There was the grizzled man who demanded to know which one of us had worked in DC City Government (the novel involves City government folks). It was Lee, I told him.
There was Jolene Sugarbaker, the Trailer Park Queen, who specializes in cheap but surprisingly healthy and tasty recipes and is in all other respects rather astonishing.
There was a woman who works in end-of-life care, and who seemed indefatigably cheerful. She double-parked to buy the book and get our signatures.
There was the journalist who covered the Middle East for over thirty years, including the two wars in Iraq. Lorraine, my dear bride, asked him what he thought of today’s journalism. “Walter Cronkite is spinning in his grave,” he muttered.
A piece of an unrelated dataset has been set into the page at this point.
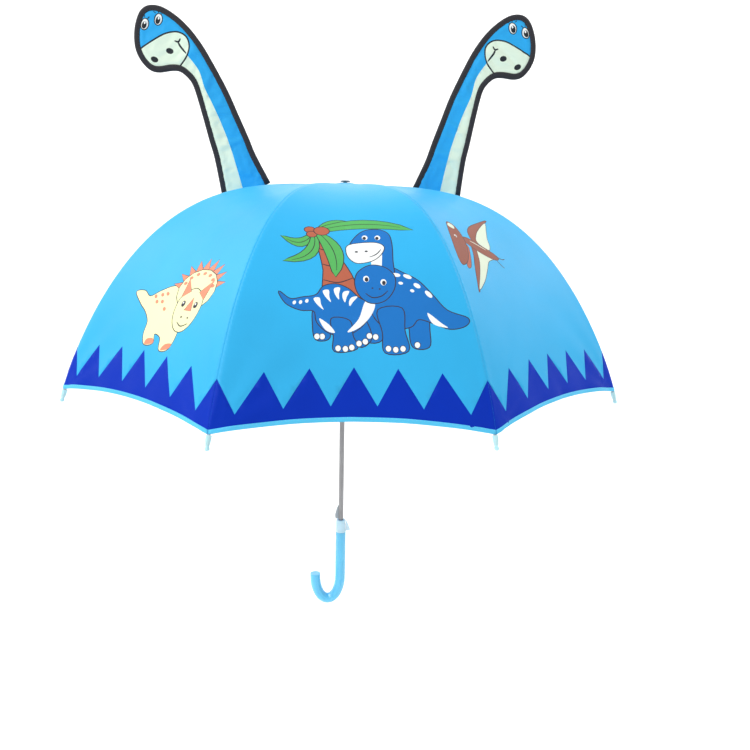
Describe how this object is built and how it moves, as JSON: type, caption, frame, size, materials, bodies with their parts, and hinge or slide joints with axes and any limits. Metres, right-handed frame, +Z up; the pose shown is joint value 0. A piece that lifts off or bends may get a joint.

“It was like an evening of ten-minute plays,” Lorraine said as we drove off, and I realized that she was right. The guests had eaten all the food and drunk all the Prosecco, but that was all right. We had sold and signed a lot of books, and, even better, heard a lot of stories.
And that’s when I realized it. Capital City is a damn good story, if I do say so myself. But within any given room there are dozens of other stories, and they are each also good.
So that’s the answer to Matt Lauer’s imagined softball question. Where do I get my stories? I get them from you.